***** Recorded data *****
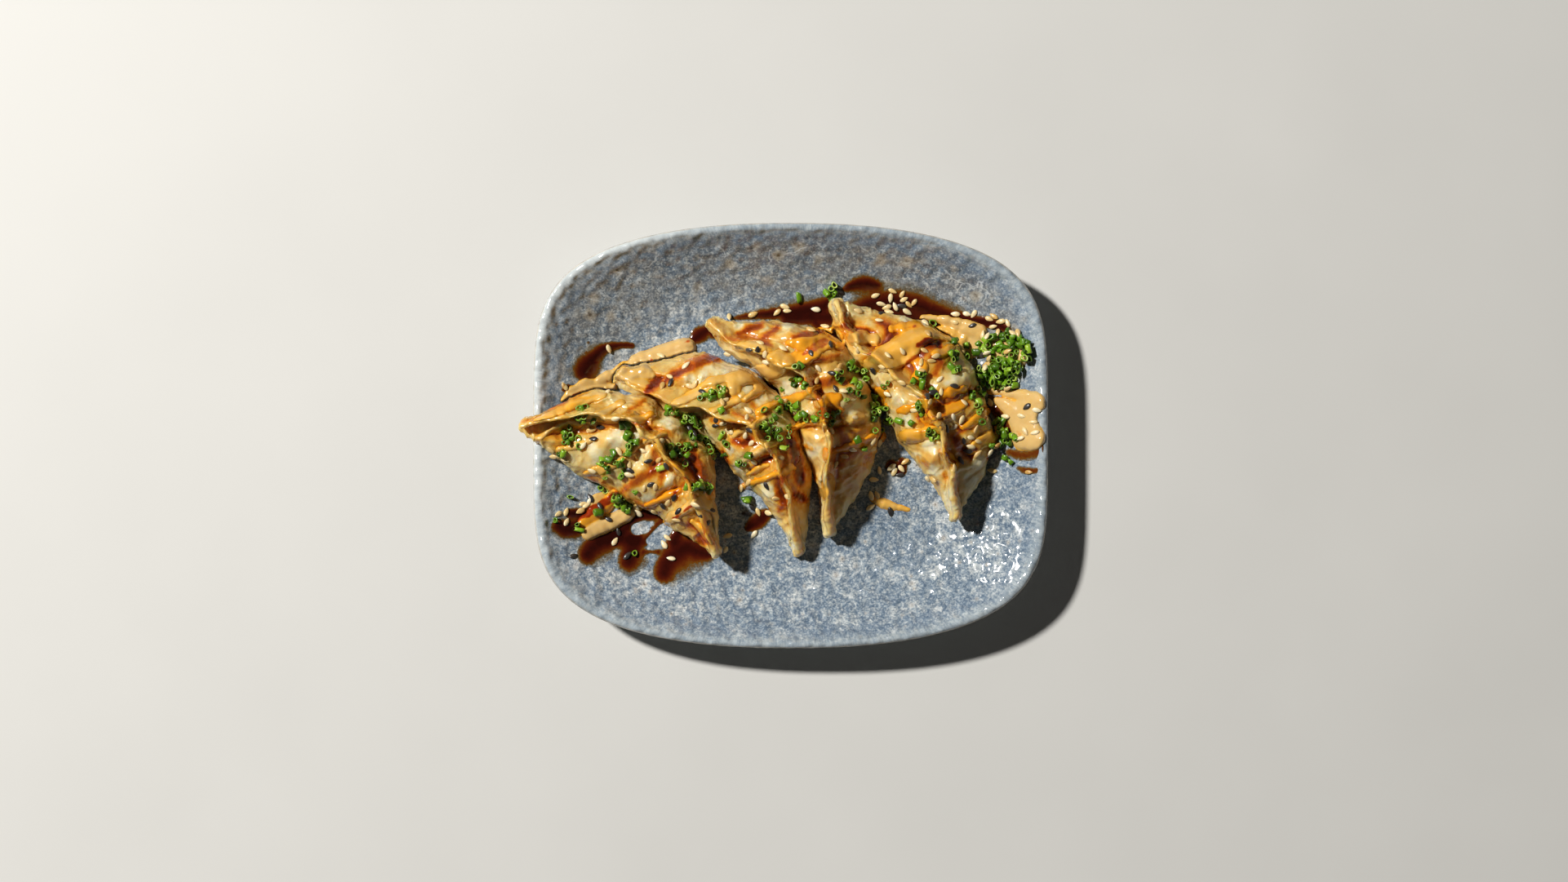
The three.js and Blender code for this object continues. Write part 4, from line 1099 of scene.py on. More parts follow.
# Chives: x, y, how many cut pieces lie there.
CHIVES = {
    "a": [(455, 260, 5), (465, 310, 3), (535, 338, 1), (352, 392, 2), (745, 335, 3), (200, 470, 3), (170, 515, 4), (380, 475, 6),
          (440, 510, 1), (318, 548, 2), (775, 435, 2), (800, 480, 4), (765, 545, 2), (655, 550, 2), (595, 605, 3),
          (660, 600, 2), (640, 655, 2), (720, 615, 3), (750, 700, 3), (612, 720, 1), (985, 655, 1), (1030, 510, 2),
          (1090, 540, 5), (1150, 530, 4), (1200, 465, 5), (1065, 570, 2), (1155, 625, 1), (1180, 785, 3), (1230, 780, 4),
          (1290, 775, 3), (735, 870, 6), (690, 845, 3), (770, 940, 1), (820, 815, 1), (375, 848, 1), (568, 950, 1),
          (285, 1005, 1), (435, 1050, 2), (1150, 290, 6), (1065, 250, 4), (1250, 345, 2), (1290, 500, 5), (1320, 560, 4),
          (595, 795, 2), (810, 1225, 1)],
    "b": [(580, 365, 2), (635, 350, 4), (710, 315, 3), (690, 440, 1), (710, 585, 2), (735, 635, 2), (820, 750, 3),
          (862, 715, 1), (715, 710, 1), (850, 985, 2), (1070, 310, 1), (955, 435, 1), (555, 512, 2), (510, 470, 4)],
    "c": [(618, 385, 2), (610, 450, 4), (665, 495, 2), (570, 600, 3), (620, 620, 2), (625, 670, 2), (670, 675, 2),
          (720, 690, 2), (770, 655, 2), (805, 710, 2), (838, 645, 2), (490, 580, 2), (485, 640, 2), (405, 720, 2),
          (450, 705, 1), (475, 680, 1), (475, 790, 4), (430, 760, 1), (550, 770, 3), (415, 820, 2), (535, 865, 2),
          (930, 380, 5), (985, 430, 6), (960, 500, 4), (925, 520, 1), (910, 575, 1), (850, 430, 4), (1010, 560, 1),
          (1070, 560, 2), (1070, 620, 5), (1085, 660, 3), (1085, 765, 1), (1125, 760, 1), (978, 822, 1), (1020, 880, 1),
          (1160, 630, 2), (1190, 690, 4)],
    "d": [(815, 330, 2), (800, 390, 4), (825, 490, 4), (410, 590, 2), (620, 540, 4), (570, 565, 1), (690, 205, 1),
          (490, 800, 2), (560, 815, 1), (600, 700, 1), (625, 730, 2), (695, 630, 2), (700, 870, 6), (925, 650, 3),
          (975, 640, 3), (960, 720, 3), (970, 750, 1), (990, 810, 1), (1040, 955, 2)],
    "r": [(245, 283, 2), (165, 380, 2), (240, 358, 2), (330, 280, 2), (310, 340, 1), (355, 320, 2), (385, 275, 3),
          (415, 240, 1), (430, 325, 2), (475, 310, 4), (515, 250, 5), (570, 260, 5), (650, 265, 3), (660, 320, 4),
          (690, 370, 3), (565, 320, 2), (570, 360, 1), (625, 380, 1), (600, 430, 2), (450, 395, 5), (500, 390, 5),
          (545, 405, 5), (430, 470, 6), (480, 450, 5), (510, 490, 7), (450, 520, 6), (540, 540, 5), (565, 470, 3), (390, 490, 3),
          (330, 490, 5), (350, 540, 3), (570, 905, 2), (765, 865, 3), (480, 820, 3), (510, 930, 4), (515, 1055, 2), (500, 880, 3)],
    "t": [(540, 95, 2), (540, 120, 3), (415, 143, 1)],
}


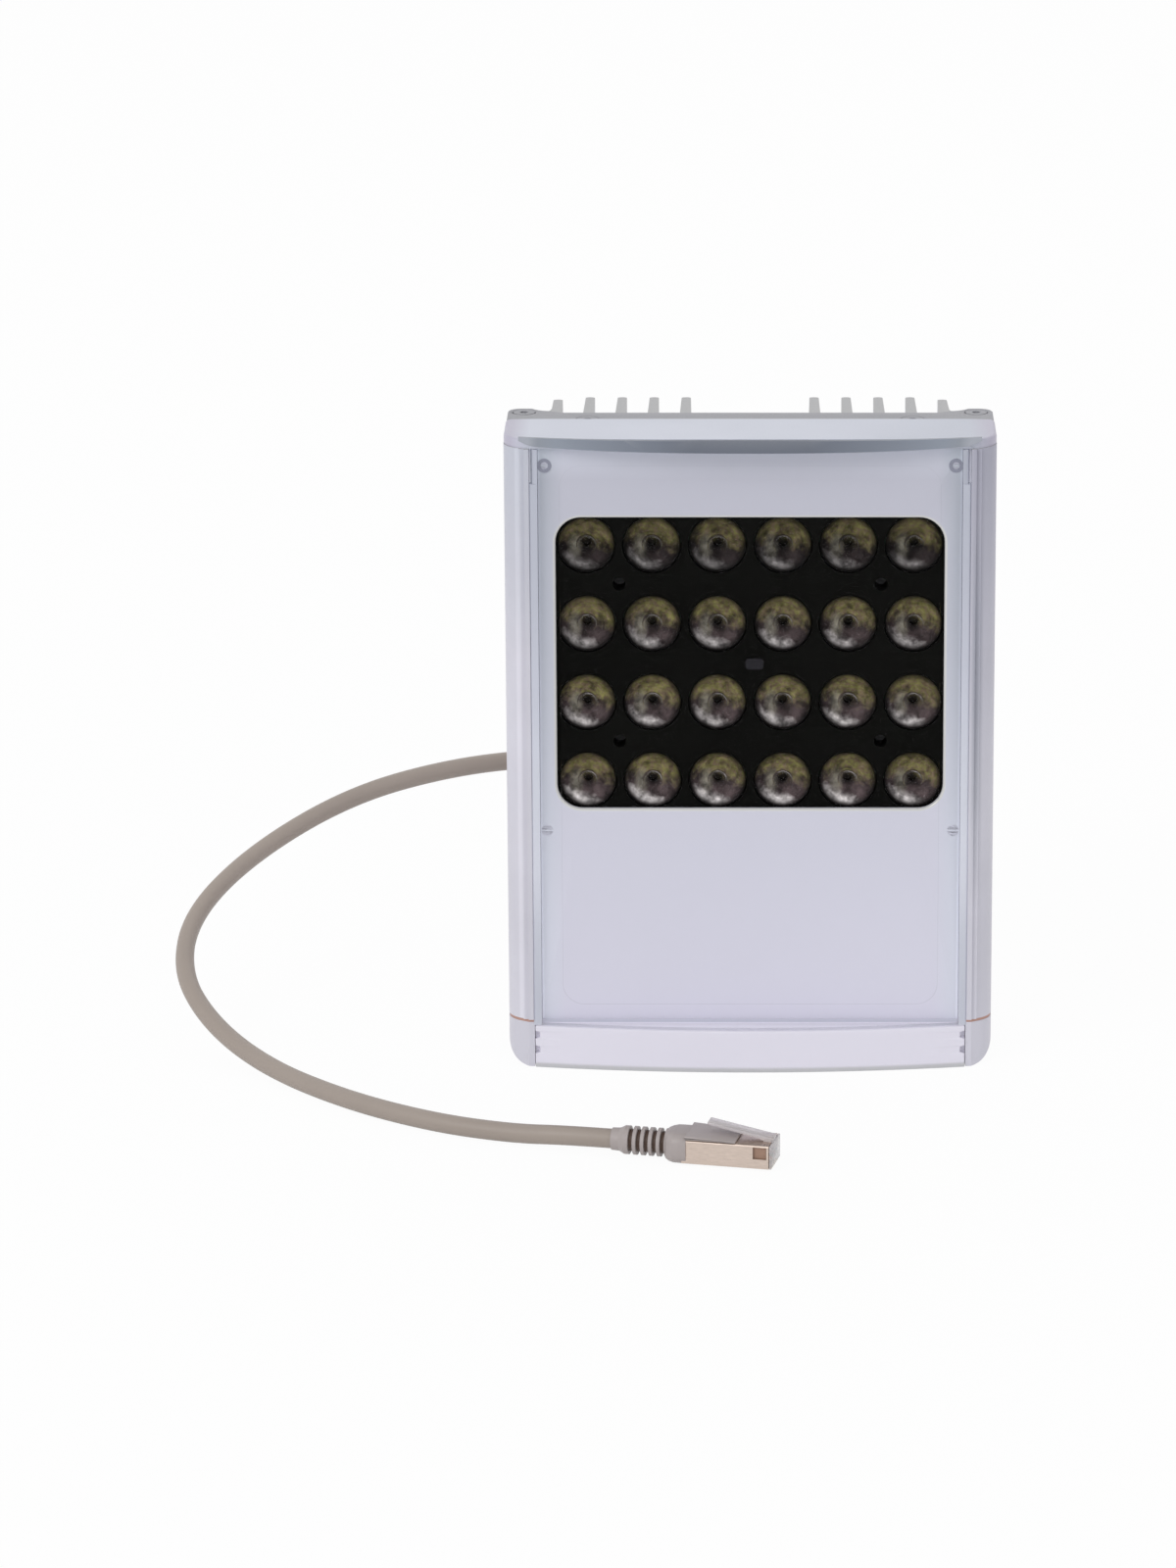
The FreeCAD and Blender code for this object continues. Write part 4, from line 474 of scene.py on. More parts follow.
*****
**Written problem:**
Copy all of the material word for word.

**Solution to this exercise:**
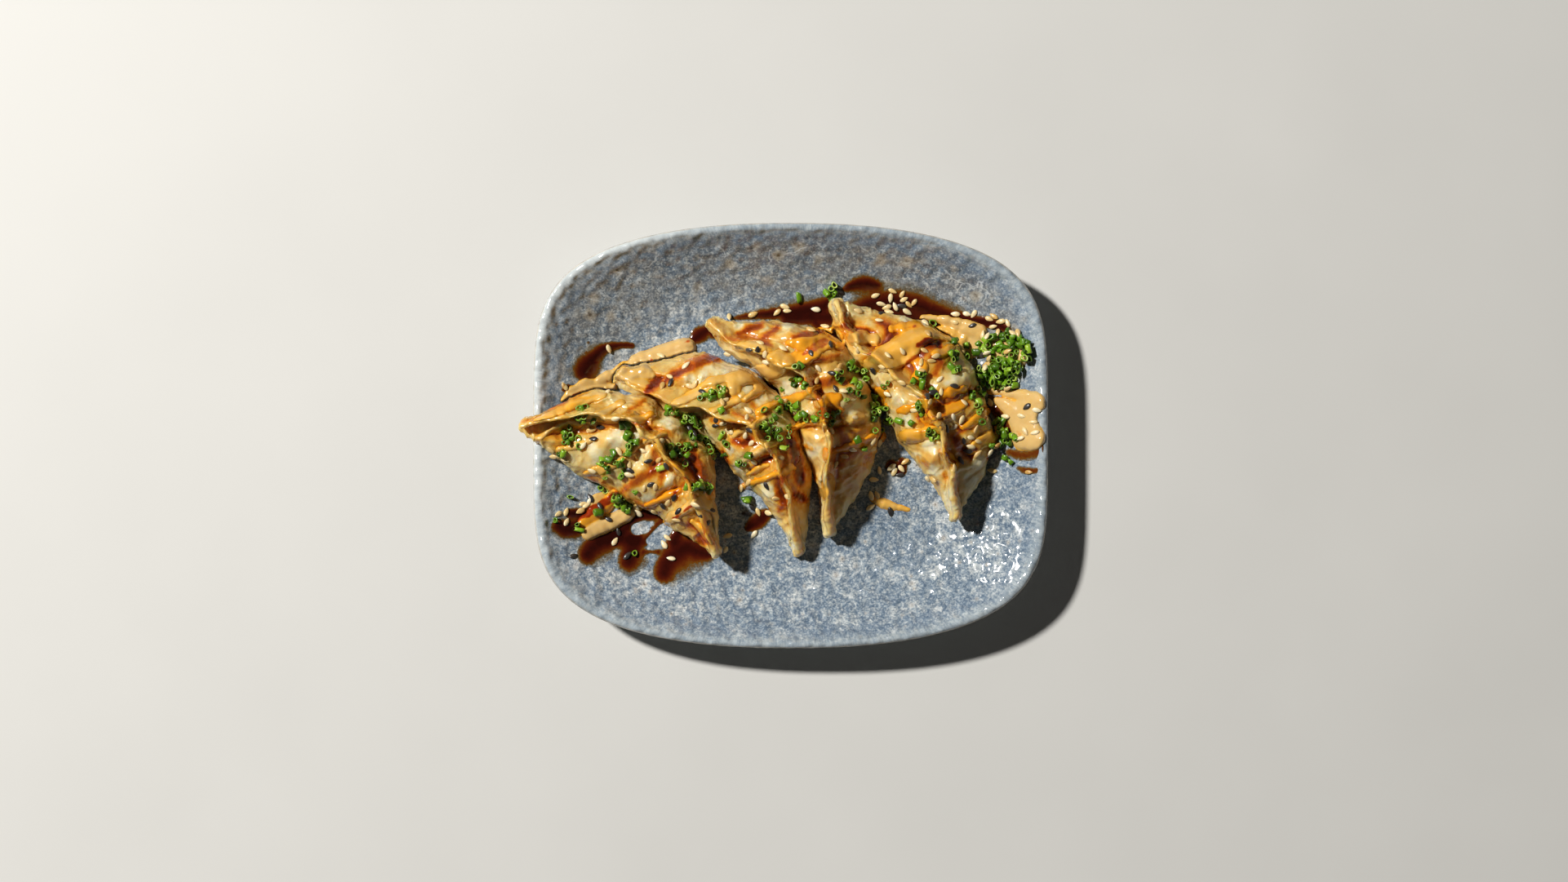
The three.js and Blender code for this object continues. Write part 4, from line 1099 of scene.py on. More parts follow.
# Chives: x, y, how many cut pieces lie there.
CHIVES = {
    "a": [(455, 260, 5), (465, 310, 3), (535, 338, 1), (352, 392, 2), (745, 335, 3), (200, 470, 3), (170, 515, 4), (380, 475, 6),
          (440, 510, 1), (318, 548, 2), (775, 435, 2), (800, 480, 4), (765, 545, 2), (655, 550, 2), (595, 605, 3),
          (660, 600, 2), (640, 655, 2), (720, 615, 3), (750, 700, 3), (612, 720, 1), (985, 655, 1), (1030, 510, 2),
          (1090, 540, 5), (1150, 530, 4), (1200, 465, 5), (1065, 570, 2), (1155, 625, 1), (1180, 785, 3), (1230, 780, 4),
          (1290, 775, 3), (735, 870, 6), (690, 845, 3), (770, 940, 1), (820, 815, 1), (375, 848, 1), (568, 950, 1),
          (285, 1005, 1), (435, 1050, 2), (1150, 290, 6), (1065, 250, 4), (1250, 345, 2), (1290, 500, 5), (1320, 560, 4),
          (595, 795, 2), (810, 1225, 1)],
    "b": [(580, 365, 2), (635, 350, 4), (710, 315, 3), (690, 440, 1), (710, 585, 2), (735, 635, 2), (820, 750, 3),
          (862, 715, 1), (715, 710, 1), (850, 985, 2), (1070, 310, 1), (955, 435, 1), (555, 512, 2), (510, 470, 4)],
    "c": [(618, 385, 2), (610, 450, 4), (665, 495, 2), (570, 600, 3), (620, 620, 2), (625, 670, 2), (670, 675, 2),
          (720, 690, 2), (770, 655, 2), (805, 710, 2), (838, 645, 2), (490, 580, 2), (485, 640, 2), (405, 720, 2),
          (450, 705, 1), (475, 680, 1), (475, 790, 4), (430, 760, 1), (550, 770, 3), (415, 820, 2), (535, 865, 2),
          (930, 380, 5), (985, 430, 6), (960, 500, 4), (925, 520, 1), (910, 575, 1), (850, 430, 4), (1010, 560, 1),
          (1070, 560, 2), (1070, 620, 5), (1085, 660, 3), (1085, 765, 1), (1125, 760, 1), (978, 822, 1), (1020, 880, 1),
          (1160, 630, 2), (1190, 690, 4)],
    "d": [(815, 330, 2), (800, 390, 4), (825, 490, 4), (410, 590, 2), (620, 540, 4), (570, 565, 1), (690, 205, 1),
          (490, 800, 2), (560, 815, 1), (600, 700, 1), (625, 730, 2), (695, 630, 2), (700, 870, 6), (925, 650, 3),
          (975, 640, 3), (960, 720, 3), (970, 750, 1), (990, 810, 1), (1040, 955, 2)],
    "r": [(245, 283, 2), (165, 380, 2), (240, 358, 2), (330, 280, 2), (310, 340, 1), (355, 320, 2), (385, 275, 3),
          (415, 240, 1), (430, 325, 2), (475, 310, 4), (515, 250, 5), (570, 260, 5), (650, 265, 3), (660, 320, 4),
          (690, 370, 3), (565, 320, 2), (570, 360, 1), (625, 380, 1), (600, 430, 2), (450, 395, 5), (500, 390, 5),
          (545, 405, 5), (430, 470, 6), (480, 450, 5), (510, 490, 7), (450, 520, 6), (540, 540, 5), (565, 470, 3), (390, 490, 3),
          (330, 490, 5), (350, 540, 3), (570, 905, 2), (765, 865, 3), (480, 820, 3), (510, 930, 4), (515, 1055, 2), (500, 880, 3)],
    "t": [(540, 95, 2), (540, 120, 3), (415, 143, 1)],
}


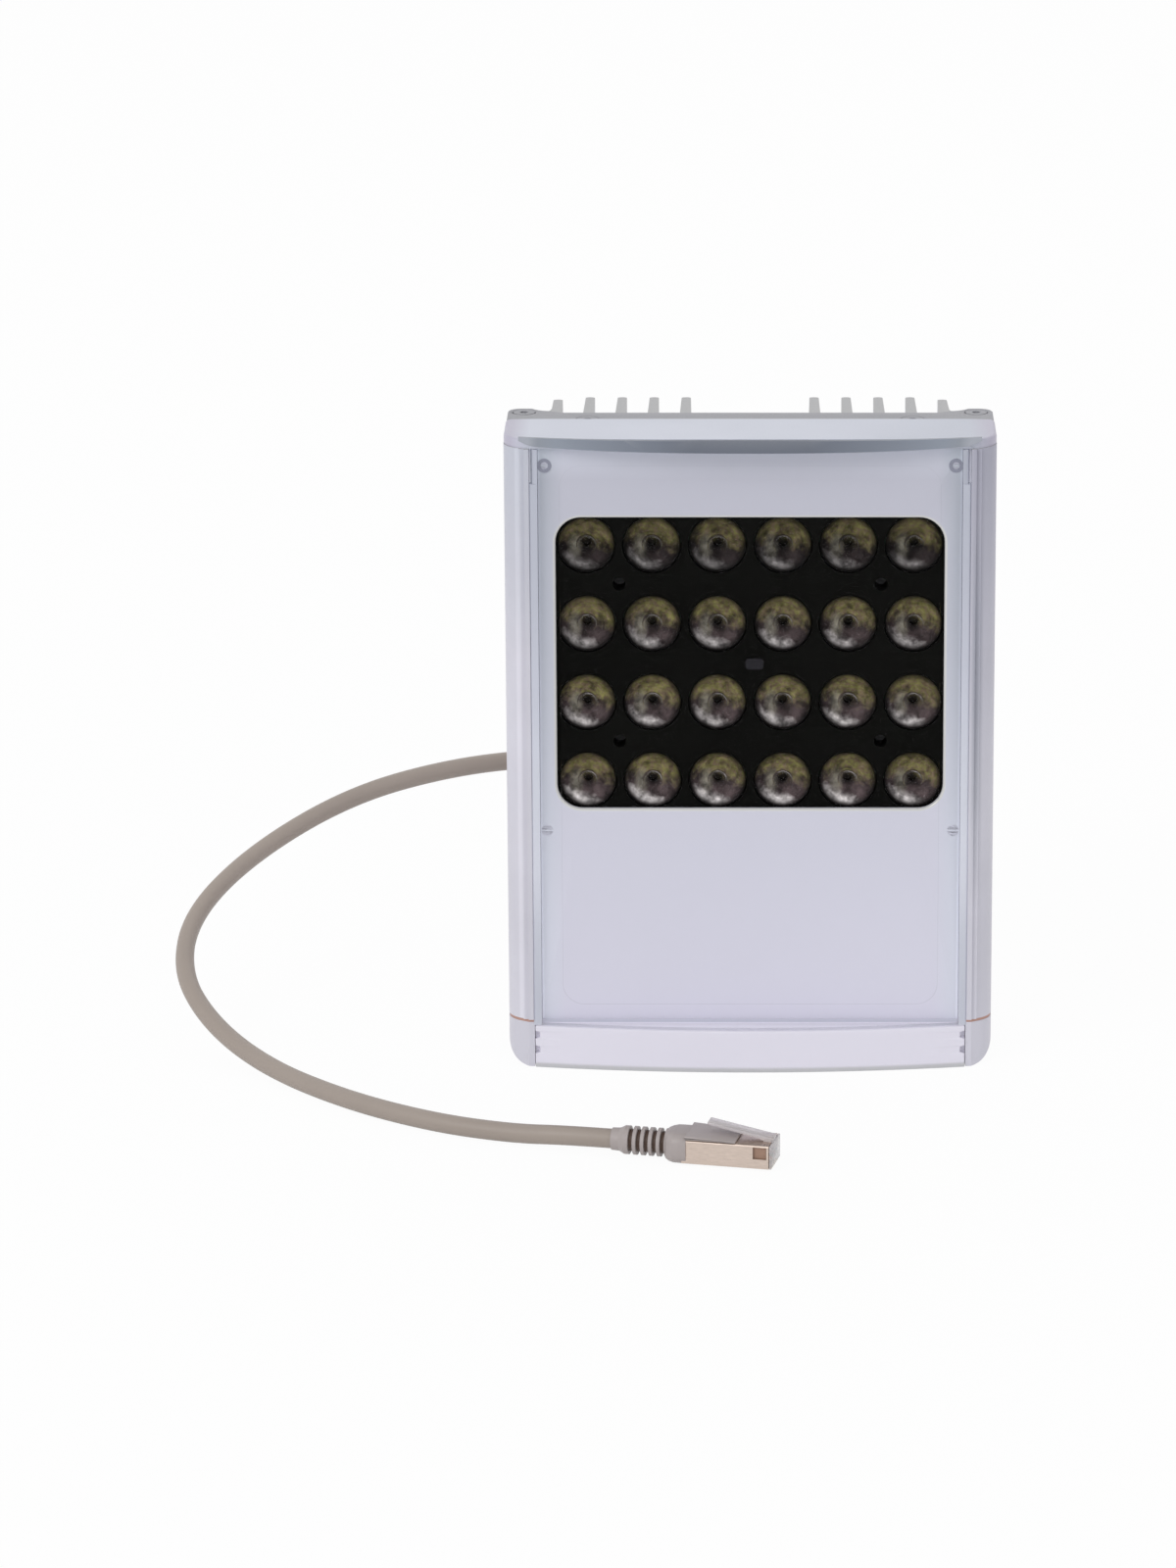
The FreeCAD and Blender code for this object continues. Write part 4, from line 474 of scene.py on. More parts follow.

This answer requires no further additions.